Updraft/Cross-Draft Kiln Floors
These are simpler since gases flow upward or across, not through the floor.
- Lay firebrick flat on the leveled foundation surface. Use no mortar — dry-stack with tight joints. Mortar on the floor expands and buckles under repeated heating.
- Cover with a sand layer — 2-3 cm of clean, fine sand. This provides a perfectly level surface that conforms to slight irregularities and prevents ware from sticking to the floor.
- Kiln wash option: Instead of sand, brush a layer of kiln wash (50/50 kaolin and silica mixed with water to cream consistency) onto the floor bricks. This prevents glaze drips from bonding to the floor.
Downdraft Kiln Floors
These require floor channels beneath the ware surface, making construction more complex.
- Build channel walls on the foundation surface using firebrick set on edge. Channels should be 8-10 cm wide, 8-10 cm tall, spaced 15-20 cm apart, running from the chamber to the exit flue.
- Cap the channels with flat firebrick or kiln shelf material. These caps must support the weight of ware stacked above.
- Leave perforations — gaps between floor bricks of 1-2 cm, or drill holes through caps — to allow gases to descend through the floor into the channels.
- Cover with sand as above, being careful not to fill the perforations.
Removable Floor Sections
Build the floor in sections that can be individually lifted out. This allows you to clean debris from the channels, replace damaged sections, and adjust the perforation pattern based on firing results. Simply lay the floor bricks without mortar, fitting them snugly between permanent guides.
Floor Levelness
A level floor is critical for stable stacking.
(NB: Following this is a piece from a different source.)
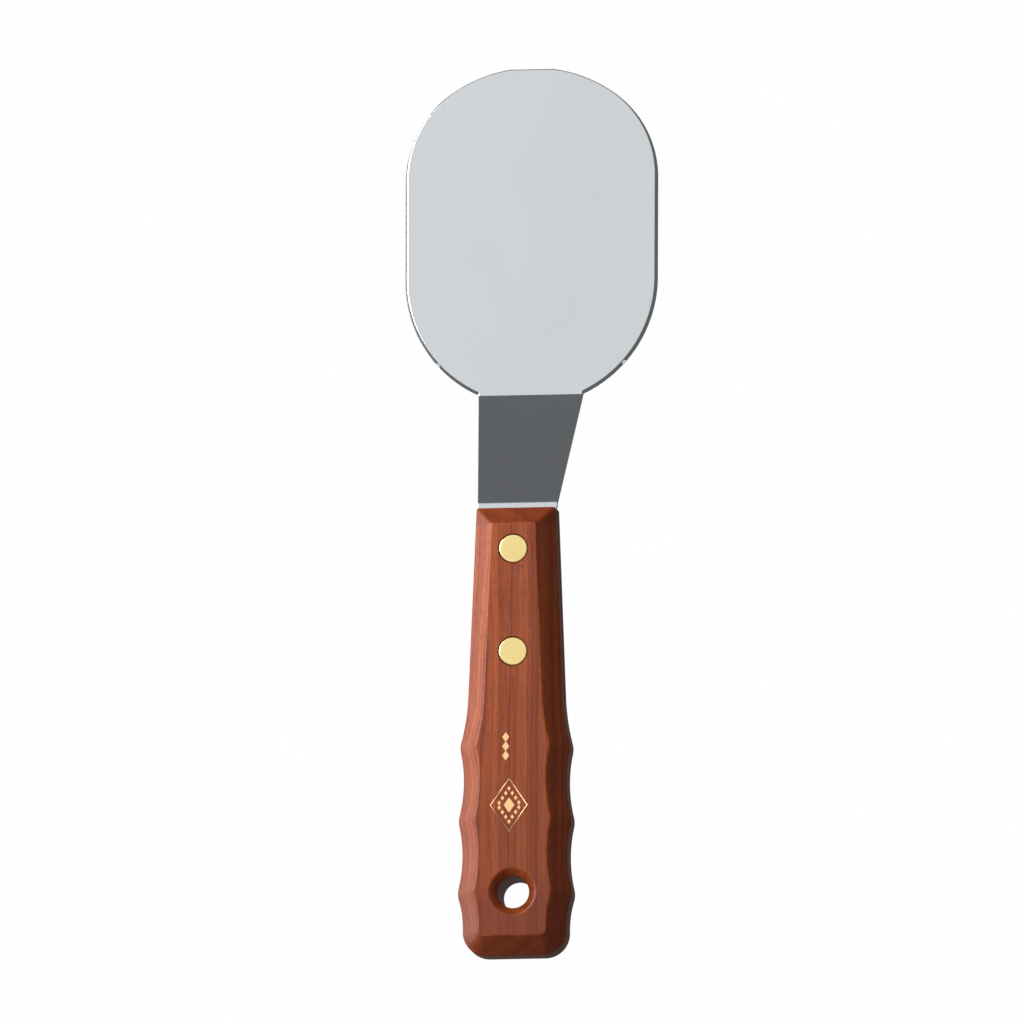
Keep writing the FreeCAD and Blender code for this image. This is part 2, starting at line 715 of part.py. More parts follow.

An uneven floor causes ware to lean, shelves to wobble, and loads to shift or collapse during firing.
Leveling procedure:
- Place a long straight edge (a straight board or metal bar) across the floor in both directions.
- Sight along the straight edge looking for gaps underneath.
- Add or remove sand to eliminate gaps greater than 3 mm.
- Check diagonals as well — the floor must be level in all directions.
- Re-check after the first firing — settlement may require adjustment.
Thermal Considerations
Heat Loss Through the Floor
A kiln floor on bare earth loses significant heat downward — up to 15-20% of total energy input in poorly insulated kilns. Mitigation strategies:
-
Insulating layer beneath floor bricks. Place a 5-10 cm layer of lightweight insulating material between the foundation and the floor bricks:
- Vermiculite (if available)
- Dry wood ash mixed with clay (2:1 ratio), tamped and dried
- Crusite or perlite
- Dried rice hulls mixed with clay (burns out on first firing, leaving a porous insulating layer)
-
Air gap. In raised platform kilns, the air space beneath the kiln acts as natural insulation.
-
Sand bed thickness. The sand layer on top of the floor bricks acts as minor insulation. A thicker layer (4-5 cm) helps but makes leveling more difficult.
Thermal Expansion
Kiln floors expand when heated. A 1-meter-wide firebrick floor expands approximately 5-7 mm at 1200°C. If the floor is rigidly constrained, this expansion generates enormous force — enough to crack walls and lift arches.
Solutions:
- Dry-stack the floor. No mortar between floor bricks. Gaps close naturally as bricks expand.
- Expansion gaps. Leave a 5-8 mm gap between the floor edges and the kiln walls on all sides. Fill with loose sand.
- Separate floor from walls. The floor and walls should be structurally independent. The walls sit beside the floor, not on top of it.
Maintenance
After Every Firing
- Sweep loose debris and broken ware fragments from the floor
- Check for glaze drips bonded to the floor surface — scrape off while still warm if possible
- Inspect for cracked or shifted floor bricks
Monthly (if Firing Weekly)
- Re-level the sand layer where traffic and loading has disturbed it
- Replace any cracked floor bricks
- Check that expansion gaps are clear — do not let mortar droppings or clay fill them
Annually
- Inspect the foundation for settling — use a plumb bob on the kiln walls to check for tilt
- Clean out downdraft floor channels completely
- Replace the sand layer entirely with fresh, clean sand
- Check drainage channels around the kiln are clear and functioning
Foundation Settlement Log
After construction, drive four wooden stakes into the ground at the kiln corners, level with the foundation surface. Before each firing, check whether the foundation has moved relative to these reference stakes. If any corner has settled more than 5 mm, investigate the cause before the problem worsens. Early detection of settlement can save a kiln.